5.      Robert Studley was born in 1871. In the 1900 census, he’s single, working as a manager in the wool industry in Boston, with his sisters Olivia and Grace living with him. In the 1910 census, Robert is married to a woman named Luella, with children Eleanor and Virginia. His widowed sister Olivia is still living with them. Two servants are in the household, and Robert is listed as a wool merchant. It’s heart warming to see that Robert made a success of himself, living in an affluent suburb with servants, and still committed to his older sister.
6.      Grace D. born in 1878. She’s single, working as a stenographer in Boston, living with her brother Robert in 1900. I have not found anything further.
·         Son Isaac died at sea at age 23, leaving a daughter and pregnant wife. Two of his brothers-in-law were on the same ill-fated vessel. Isaac’s daughter Emma became a published author and her works were republished in a series by African American Women and work has been done to refute that. That’s a whole story right there!
·         Daughter Hope Nickerson died at age 32 of tuberculosis, leaving four orphaned children as her husband Richard passed away two years earlier. When Hope died, her children went to live with various family members and friends:

1.      Amelia went to live with Obed Baxter’s family in Dennis. She grew up and married Howard Kelley, but tragedy continued to visit her and four of her eight children died very young of horrible diseases like lockjaw and congestion of the brain.
2.      Richard went to live with his Aunt Rebecca Kelley and grew up, married and had at least one child.
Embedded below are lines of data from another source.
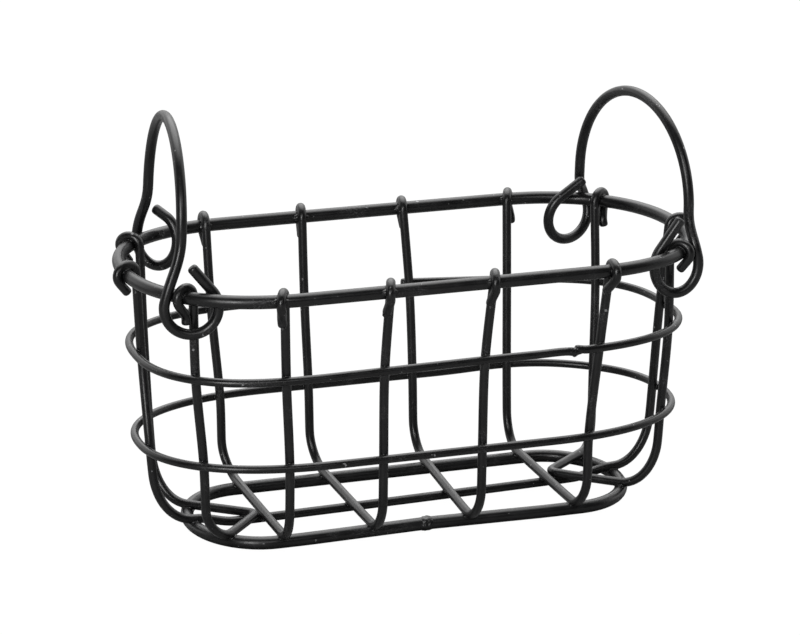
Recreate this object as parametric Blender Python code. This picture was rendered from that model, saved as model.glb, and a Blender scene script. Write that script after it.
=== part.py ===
# Small wire storage basket: an oval basket of welded round wire with two swinging handles.
# Metres, +Z up. X runs along the basket, -Y is its front, and it stands on Z = 0.
# Every wire is its own object, and crossing wires keep a small gap where they are welded.

from math import atan2, cos, pi, radians, sin, tan

import bpy
from mathutils import Matrix, Vector
from mathutils.geometry import interpolate_bezier

# Wire radii, and the gap between crossing wires
RIM_WIRE = 0.0020
BASE_WIRE = 0.0020
HANDLE_WIRE = 0.0016
RIB_WIRE = 0.0014
BAND_WIRE = 0.00125
GAP = 0.0003

# Rings: half length, half width and height of each centre-line; the base ring lies on the table
RIM_LENGTH = 0.0880
RIM_WIDTH = 0.0436
RIM_HEIGHT = 0.0829
UPPER_LENGTH = 0.0852
UPPER_WIDTH = 0.0399
UPPER_HEIGHT = 0.0570
LOWER_LENGTH = 0.0848
LOWER_WIDTH = 0.0375
LOWER_HEIGHT = 0.0292
BASE_LENGTH = 0.0693
BASE_WIDTH = 0.0248

# Straight share of each ring's length, and the power of its end: 2 is an ellipse, more is squarer
RIM_STRAIGHT_SHARE = 0.504
RIM_POWER = 2.23
UPPER_STRAIGHT_SHARE = 0.433
UPPER_POWER = 2.49
LOWER_STRAIGHT_SHARE = 0.397
LOWER_POWER = 2.28
BASE_STRAIGHT_SHARE = 0.700
BASE_POWER = 2.03

# The upper band is two wires that meet end to end, one a step higher at the front joint
FRONT_JOINT_SHARE = 0.475
BACK_JOINT_SHARE = 0.125
JOINT_STEP = 0.0012
JOINT_REACH = 0.0030

# Cross ribs, left to right: shares of half the rim's length and of half the base's length
CROSS_RIM_SHARES = (-0.590, -0.231, 0.147, 0.558)
CROSS_BASE_SHARES = (-0.685, -0.277, 0.195, 0.658)
# How far each cross rib's front leg and back leg stand to the right, at the bands and at the base
CROSS_BAND_SHIFTS = ((0.0009, -0.0015), (0.0007, -0.0012), (-0.0010, 0.0005), (0, -0.0010))
CROSS_BASE_SHIFTS = ((0, 0), (0, 0), (-0.0020, 0.0010), (0, 0))

# End ribs: shares of the half widths of the rim, upper, lower and base rings, front to back
LEFT_CORNER_SHARES = (-0.700, -0.710, -0.708, -0.775)
LEFT_LONG_SHARES = (-0.085, -0.100, -0.107, -0.160)
LEFT_SIDE_SHARES = (0.655, 0.590, 0.530, 0.380)
RIGHT_SIDE_SHARES = (-0.725, -0.590, -0.530, -0.540)
RIGHT_LONG_SHARES = (-0.080, -0.060, -0.020, 0.040)
RIGHT_CORNER_SHARES = (0.745, 0.722, 0.680, 0.660)

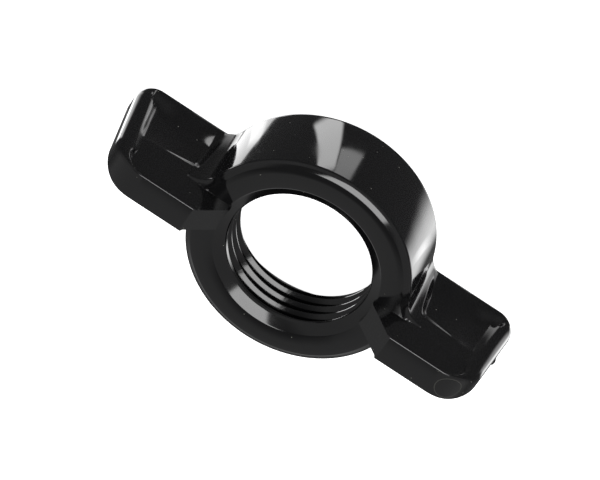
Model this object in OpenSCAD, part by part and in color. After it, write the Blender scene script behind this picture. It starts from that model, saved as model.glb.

3.      Bradley went to live in the household of his Uncle David Kelley and Grandmother Abagail Howes Kelley. He grew up, married and had seven children.
4.      Ella went to live with Lydia Nickerson, as she was called her adopted daughter in the census. Maybe Lydia was a relative on her late father’s side. Ella grew up, married a physician and they raised three children in Duxbury.
 Abagail was a widow for 20 years, with her son David Howes Kelley living in the family home with her and his own family at times. She must have been a great comfort to him when his son Hiram died as an infant in 1872, his first wife Lucina died in 1874, his second wife Mary passed away in 1879, and another son named Hiram died in 1884.  

How did people deal with such profound loss? Was it the combination of faith, inner strength and practicality--not having much of a choice but to go on when people depended on you? I have only discovered Abagail’s losses that were recorded; there’s no way of knowing what other trials and tribulations she endured. She raised children, grandchildren, constantly keeping house when that was no small chore. I think the old saying “a woman’s work is never done” was written for women of Abagail’s generation.